The innovation comes from AI’s ability to learn from test logs and propose new scenarios. “So MIML provides us an opportunity to define corner cases, test cases, or you can say corner case use cases, which can be helpful for our performance test engineer to generate the test cases.”
“It becomes more difficult for us to use any kind of market standard performance testing tool.”
– Sudeepta Guchhait
Traditionally, test cases were based on customer requests, say, 10,000 order book changes in two minutes. “But now with MIMR it is trying to read the logs of our performance test results and trying to provide us different situations… So memory provides us one step ahead to think about different combinations of our test parameters based on reading the performance test logs, whatever we have actually executed.”
The scope of client needs makes testing even more demanding. “If we consider some of our clients, we have a few of our clients wherein we sell just one product. For example, let’s say either a trading system or a post-trade system. But there are some customers wherein we sell a bunch of products. Another example, trading plus post-trade plus depository. So what happens is the integration of all the three platforms becomes challenging for us.”

Integration challenges are compounded by test data, infrastructure, and business-critical scenarios. “Everybody knows that each of the product… works very well in silo. Of course, there won’t be any kind of zero critical defects. But at the end of day, when we try to integrate these products, it becomes challenging… So that’s where we are building our framework to first develop flaky tests so that we can try to break the system. And then also we try to build a robust regression, which is basically end to end.”

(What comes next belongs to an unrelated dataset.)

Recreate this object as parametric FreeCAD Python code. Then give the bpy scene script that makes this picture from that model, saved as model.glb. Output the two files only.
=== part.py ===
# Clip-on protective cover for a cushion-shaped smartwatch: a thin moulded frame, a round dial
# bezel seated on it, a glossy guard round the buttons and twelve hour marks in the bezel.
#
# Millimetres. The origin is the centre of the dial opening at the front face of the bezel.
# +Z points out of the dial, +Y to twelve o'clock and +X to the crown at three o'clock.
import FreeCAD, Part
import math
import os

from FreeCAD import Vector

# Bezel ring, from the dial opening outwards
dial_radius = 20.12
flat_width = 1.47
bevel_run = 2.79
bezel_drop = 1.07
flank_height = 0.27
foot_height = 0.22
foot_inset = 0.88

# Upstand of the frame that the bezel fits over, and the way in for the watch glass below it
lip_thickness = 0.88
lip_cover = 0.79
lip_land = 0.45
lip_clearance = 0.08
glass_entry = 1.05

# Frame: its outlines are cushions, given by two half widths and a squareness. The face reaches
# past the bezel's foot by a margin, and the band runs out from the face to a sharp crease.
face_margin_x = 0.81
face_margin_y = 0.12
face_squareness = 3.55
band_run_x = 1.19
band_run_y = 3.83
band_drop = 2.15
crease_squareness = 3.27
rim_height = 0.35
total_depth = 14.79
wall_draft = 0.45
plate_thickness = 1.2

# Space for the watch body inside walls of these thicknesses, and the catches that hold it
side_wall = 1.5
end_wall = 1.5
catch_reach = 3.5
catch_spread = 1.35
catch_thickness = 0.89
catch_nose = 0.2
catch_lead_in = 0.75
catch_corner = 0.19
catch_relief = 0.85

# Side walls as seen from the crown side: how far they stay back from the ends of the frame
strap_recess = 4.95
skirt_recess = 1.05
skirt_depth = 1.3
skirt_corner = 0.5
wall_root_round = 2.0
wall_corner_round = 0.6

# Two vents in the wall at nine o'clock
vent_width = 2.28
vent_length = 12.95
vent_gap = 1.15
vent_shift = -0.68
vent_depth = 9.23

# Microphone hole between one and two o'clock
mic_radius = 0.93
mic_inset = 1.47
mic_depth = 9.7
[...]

Lessons for financial firms
For smaller QA teams in banking and financial services, there are still lessons to be drawn. “One of the, I would say the most practical thing which we have done recently is to kind of reproduce or replicate or replay our customer production scenarios,” said Guchhait.

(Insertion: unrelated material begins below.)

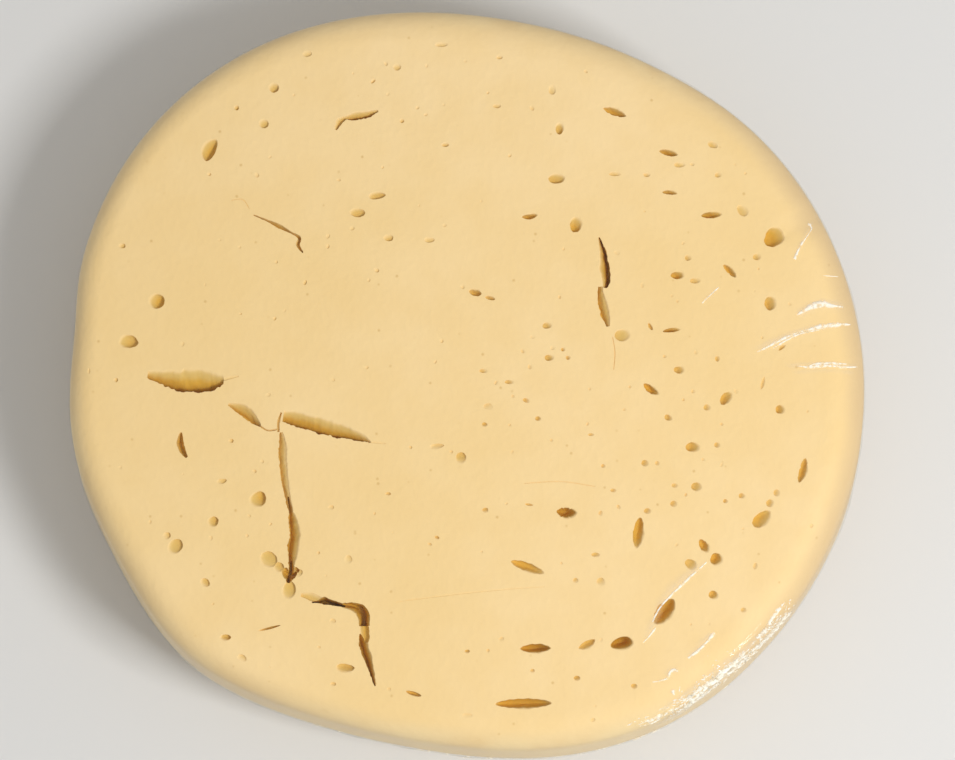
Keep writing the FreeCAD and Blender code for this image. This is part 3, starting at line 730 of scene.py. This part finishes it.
foldLook = {
    "step": 0.45,        # mm between the points of a fold
    "width": 1.9,        # to the half widths in the list
    "bunchedWidth": 2.5,
    "sink": 0.9,        # how deep a fold's middle lies under the film, to its half width
    "lowest": (2, 8),        # mm under the cut face, where a fold over the shoulder ends
    "drawIn": 0.996,        # how a point that would lie lower is brought in
    "bedding": 0.03 * mm,        # the flat underside's depth in the film
    "weld": 0.0005 * mm,
    "sharp": 70,        # degrees
}

speckLook = {        # short pinches beside the bunched folds, white strokes that paint glints
    "count": 380,
    "stray": [(-0.5, 1.5), (0.5, 1.5)],        # mm across and up from its fold: mean and spread
    "turn": 0.5,        # spread of its direction, in radians
    "lengths": (0.3, 2.2, 0.6),        # mm: least, most and commonest
    "halves": (0.08, 0.3),
}

glintLook = {        # short pinches round the foot at the front, white strokes that paint glints
    "count": 46,
    "directions": (238, 312),        # degrees
    "heights": (5, 30),        # mm
    "lengths": (0.4, 1.6),        # mm each way
    "climb": 0.6,        # mm up or down in that length
    "footRadius": 118,        # mm
    "halves": (0.12, 0.4),
}

# folds pinched up in the film, whose white is partly painted highlight: line in mm over the face, half
# widths in mm, and how broken, 0 to 1
folds = [
    ([(99.8, 18.7), (102.6, 20.3), (104.5, 21.4), (108.1, 22.2), (109.9, 21.7), (115.0, 21.5)],
     [0.08, 0.4, 0.75, 0.7, 0.22, 0.08], 0.2),
    ([(87.8, 7.4), (92.4, 9.7), (96.1, 11.6), (99.8, 13.2), (105.3, 14.7), (108.5, 15.6), (113.6, 16.1),
      (116.4, 16.2)], [0.06, 0.3, 0.24, 0.16, 0.26, 0.45, 0.45, 0.08], 0.5),
    ([(92.6, 8.6), (97.0, 11.2), (101.0, 13.0), (106.6, 14.1)], [0.08, 0.2, 0.2, 0.06], 0.6),
    ([(99.8, 3.1), (103.0, 3.0), (105.3, 3.8), (109.5, 4.1), (114.8, 3.9)],
     [0.05, 0.1, 0.2, 0.22, 0.08], 0.3),
    ([(101.6, 2.9), (103.2, 2.8), (108.5, 3.2), (114.5, 2.9), (118.4, 3.3)],
     [0.08, 0.45, 0.2, 0.28, 0.1], 0.3),
    ([(105.8, 48.1), (104.4, 44.8), (101.0, 39.4), (99.3, 35.9)], [0.3, 0.07, 0.2, 0.3], 0.7),
    ([(71.2, 22.4), (76.3, 27.2)], [0.12, 0.06], 0.8),
    ([(108.1, 30.9), (112.7, 30.9)], [0.06, 0.08], 0.5),
    ([(72.0, -56.3), (68.3, -59.7), (64.5, -63.1), (60.5, -67.1), (57.8, -70.2), (55.6, -74.2)],
     [0.1, 0.2, 0.3, 0.2, 0.14, 0.2], 0.3),
    ([(56.7, -75.9), (54.8, -78.4), (52.8, -80.5)], [0.3, 0.2, 0.1], 0.5),
    ([(73.9, -77.9), (71.7, -80.5), (69.5, -82.8), (66.4, -85.0)], [0.45, 0.25, 0.22, 0.25], 0.4),
    ([(63.3, -89.0), (61.9, -88.5), (60.8, -89.3), (60.2, -90.9), (57.8, -91.9), (55.6, -92.2)],
     [0.2, 0.3, 0.25, 0.2, 0.12, 0.06], 0.5),
    ([(61.6, -94.8), (62.2, -96.0)], [0.3, 0.12], 0.0),
]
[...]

The approach involves clients providing anonymised logs of daily trading activity, which Nasdaq can replay in regression packs. “That gives us a lot of information about how customers running their business in a daily basis… So we get to see all those logs and based on that log, we try to build our replay scenarios… and kind of provide a confidence certificate to our customer saying that, yes, we have tested this and when you run this business scenarios in your test infrastructure, it won’t fail or it will obviously give you the correct results.”
Looking ahead, Guchhait sees AI as the defining issue. “I would say we are in capital market, we are definitely evolving in AI. There are a lot of challenges right now, setting up the governance mechanism within the AI. It’s very easy. I mean, AI is a, I would say it’s kind of success story for some of the organization, but at the same time, it is kind of just a buzzword for most of the organization as well.”
The key, he argued, is targeted adoption. “Will it help in our monitoring system? Will it help to generate more corner cases to make sure that our product doesn’t break in production? And also to understand how can we customise our performance test scenarios based on the results we are getting.”
As Nasdaq pushes forward with Mimic and beyond, the answers to those questions will shape how capital markets worldwide test, assure, and deliver the systems that keep global trading flowing.